↓↓↓
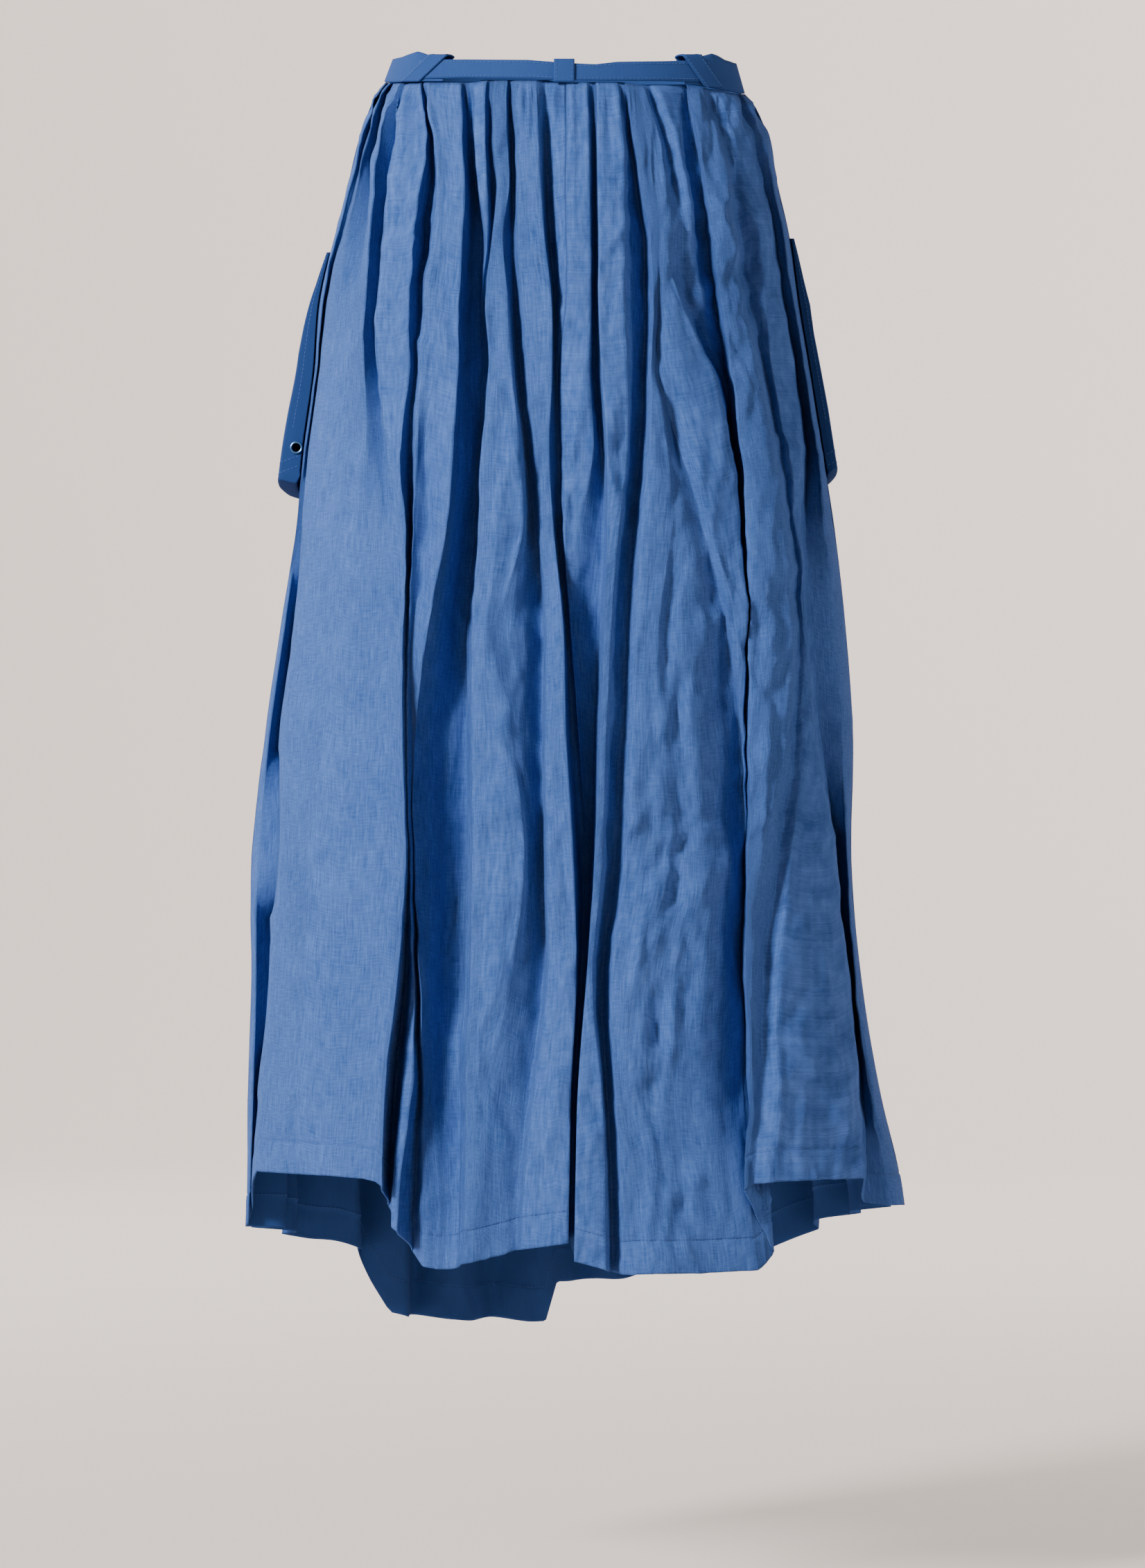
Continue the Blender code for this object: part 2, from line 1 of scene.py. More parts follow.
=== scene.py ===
"""The looks of a worn maxi skirt: gathered linen back, longer cotton front, standing side
pockets, waistband, belt and loops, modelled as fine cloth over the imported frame.

Sizes are in millimetres and become metres as each mesh is made. Places across and up are
as they look from straight behind at the plane of the side seams, as in the frame, and
true_place moves them to where they are. Creases are placed in the photograph's pixels.
"""
import math

import bmesh
import bpy
import numpy as np
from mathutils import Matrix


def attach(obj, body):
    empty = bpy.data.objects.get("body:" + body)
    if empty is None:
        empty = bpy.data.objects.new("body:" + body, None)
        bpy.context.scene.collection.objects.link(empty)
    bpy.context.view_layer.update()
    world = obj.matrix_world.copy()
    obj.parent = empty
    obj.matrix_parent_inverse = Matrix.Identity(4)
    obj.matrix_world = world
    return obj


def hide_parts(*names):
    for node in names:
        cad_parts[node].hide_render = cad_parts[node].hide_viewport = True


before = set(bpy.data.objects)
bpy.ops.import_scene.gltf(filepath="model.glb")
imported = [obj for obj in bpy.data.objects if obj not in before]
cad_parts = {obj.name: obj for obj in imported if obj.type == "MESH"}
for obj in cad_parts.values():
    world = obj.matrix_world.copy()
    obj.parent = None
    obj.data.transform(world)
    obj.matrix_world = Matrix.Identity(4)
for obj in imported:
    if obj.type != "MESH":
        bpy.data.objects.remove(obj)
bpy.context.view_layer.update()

MM = 0.001
PX = 0.5
PX_X0 = 816.0
PX_Y0 = 120.0
CLOTH = 0.9
BAND_CLOTH = 1.5
SEAM_GAP = 0.3
BAND_SEAM_GAP = 0.6
VIEW_DISTANCE = 4000.0
VIEW_X = 5.0
VIEW_Z = -505.75
FRAME_HIGH = 2263 * PX

DEPTH_LEVELS = np.array([2.5, 105.0, 250.0, 390.0, 565.0, 790.0, 850.0])
BACK_DEPTH = np.array([97.0, 124.0, 143.0, 155.0, 163.0, 175.0, 178.0])
FRONT_DEPTH = np.array([95.0, 116.0, 134.0, 150.0, 166.0, 180.0, 184.0])

# Heights in the photograph at which each fold line was read
LEVEL_PX = (125, 200, 270, 330, 430, 540, 640, 760, 900, 1060, 1250, 1420, 1580, 1700, 1820)
LEVELS = (np.array(LEVEL_PX) - PX_Y0) * PX

ON_OUTLINE = (0,) * len(LEVEL_PX)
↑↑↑
**Given task:**
Return the material exactly as it stands.

**The response:**
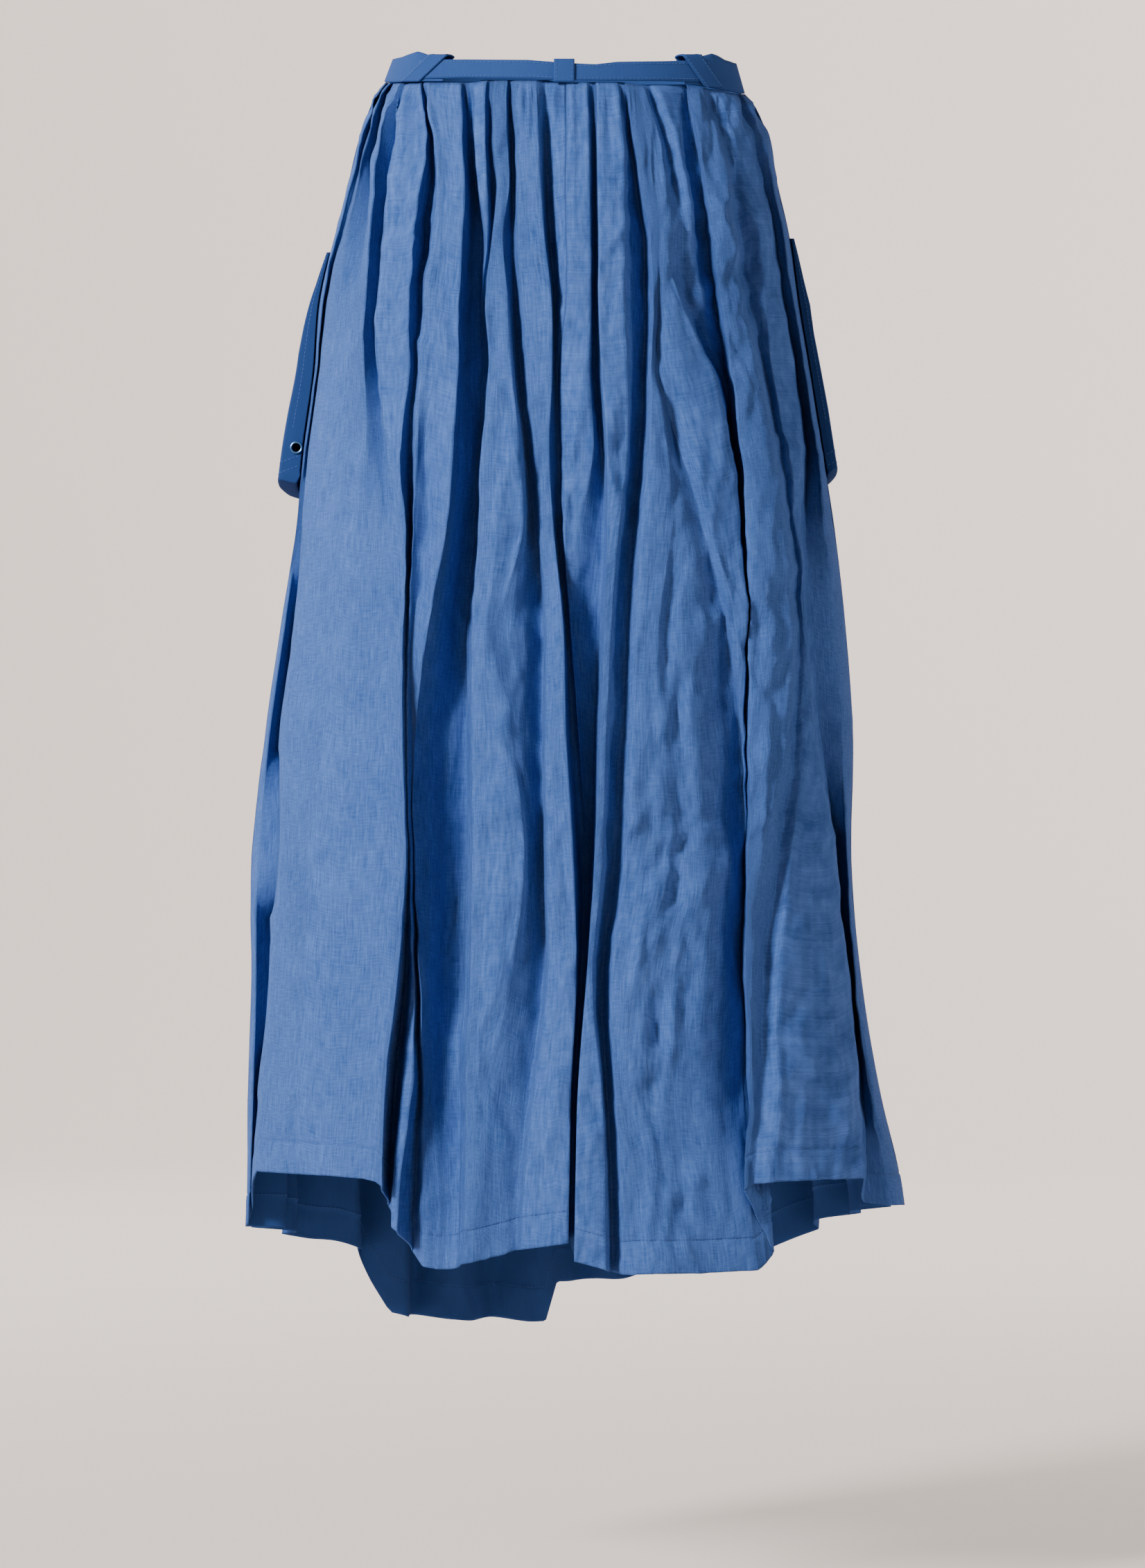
Continue the Blender code for this object: part 2, from line 1 of scene.py. More parts follow.
=== scene.py ===
"""The looks of a worn maxi skirt: gathered linen back, longer cotton front, standing side
pockets, waistband, belt and loops, modelled as fine cloth over the imported frame.

Sizes are in millimetres and become metres as each mesh is made. Places across and up are
as they look from straight behind at the plane of the side seams, as in the frame, and
true_place moves them to where they are. Creases are placed in the photograph's pixels.
"""
import math

import bmesh
import bpy
import numpy as np
from mathutils import Matrix


def attach(obj, body):
    empty = bpy.data.objects.get("body:" + body)
    if empty is None:
        empty = bpy.data.objects.new("body:" + body, None)
        bpy.context.scene.collection.objects.link(empty)
    bpy.context.view_layer.update()
    world = obj.matrix_world.copy()
    obj.parent = empty
    obj.matrix_parent_inverse = Matrix.Identity(4)
    obj.matrix_world = world
    return obj


def hide_parts(*names):
    for node in names:
        cad_parts[node].hide_render = cad_parts[node].hide_viewport = True


before = set(bpy.data.objects)
bpy.ops.import_scene.gltf(filepath="model.glb")
imported = [obj for obj in bpy.data.objects if obj not in before]
cad_parts = {obj.name: obj for obj in imported if obj.type == "MESH"}
for obj in cad_parts.values():
    world = obj.matrix_world.copy()
    obj.parent = None
    obj.data.transform(world)
    obj.matrix_world = Matrix.Identity(4)
for obj in imported:
    if obj.type != "MESH":
        bpy.data.objects.remove(obj)
bpy.context.view_layer.update()

MM = 0.001
PX = 0.5
PX_X0 = 816.0
PX_Y0 = 120.0
CLOTH = 0.9
BAND_CLOTH = 1.5
SEAM_GAP = 0.3
BAND_SEAM_GAP = 0.6
VIEW_DISTANCE = 4000.0
VIEW_X = 5.0
VIEW_Z = -505.75
FRAME_HIGH = 2263 * PX

DEPTH_LEVELS = np.array([2.5, 105.0, 250.0, 390.0, 565.0, 790.0, 850.0])
BACK_DEPTH = np.array([97.0, 124.0, 143.0, 155.0, 163.0, 175.0, 178.0])
FRONT_DEPTH = np.array([95.0, 116.0, 134.0, 150.0, 166.0, 180.0, 184.0])

# Heights in the photograph at which each fold line was read
LEVEL_PX = (125, 200, 270, 330, 430, 540, 640, 760, 900, 1060, 1250, 1420, 1580, 1700, 1820)
LEVELS = (np.array(LEVEL_PX) - PX_Y0) * PX

ON_OUTLINE = (0,) * len(LEVEL_PX)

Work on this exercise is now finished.